J'attends que la justice demande des comptes à la société de production. Dans notre idée à nous, quand on embauche quelqu'un comme ça on s'assure qu'il sait faire le travail. Or, là, il y a une défaillance manifeste. La société de production a voulu réaliser des économies. Il n'y a pas de contrat pour les hélicoptères, c'est 29 000 dollars donnés de la main à la main, les pilotes ne se connaissaient pas, ils n'ont pas respecté les dispositions légales et ils disent tout le temps que c'est la faute des pilotes. Ils sont morts, donc ils ne vont pas les contredire. C'étaient des anciens militaires. Un avait fait la guerre des Malouines, donc c'était un retraité.
Que pensez-vous de la façon dont a agi la société de production ?
La société de production s'est comportée comme des amateurs.

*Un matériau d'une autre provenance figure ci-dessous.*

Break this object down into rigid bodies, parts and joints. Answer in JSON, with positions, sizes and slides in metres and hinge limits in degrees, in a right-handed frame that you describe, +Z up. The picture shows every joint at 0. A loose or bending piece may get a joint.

Ce n'était pas à la hauteur de ce projet. Ils ont voulu jouer dans la cour des grands, se sont pris pour James Bond, ont voulu faire une scène de film alors que dans le cinéma c'est interdit. Ce n'étaient pas des reporters de guerre, ils étaient là pour donner du plaisir à d'autres personnes et on n'a pas pris en compte la mise en danger que c'était de les transporter de cette manière-là et de le faire travailler de cette manière-là. Je suis exaspérée et particulièrement en colère contre la société de production parce que dans toutes les audiences civiles elle continue à dire des énormités, qu'ils ne filmaient pas dans l'avion alors que c'est avéré, que c'était un transport alors que ce n'était pas un transport. J'en veux à la société de production qui s'est comportée comme des gamins.
Que représente cette mise en examen ?
Ca représente un grand pas parce qu'enfin des choses qui avaient été dites dans le rapport civil du BEA argentin se trouvent concrétisées. Enfin, il se passe quelque chose qui dit que les conditions de sécurité n'ont pas du tout été prises au sérieux. L'enquête pénale n'est pas terminée, je ne sais pas sur quoi d'autre cela va déboucher mais ce n'est pas fini. L'homme va se défendre. Il dit qu'il n'est pas d'accord pour porter le chapeau. Ils vont décortiquer les prises de décisions et qui a réellement décidé de faire ça et d'enfreindre tous les règlements de sécurité pour le faire.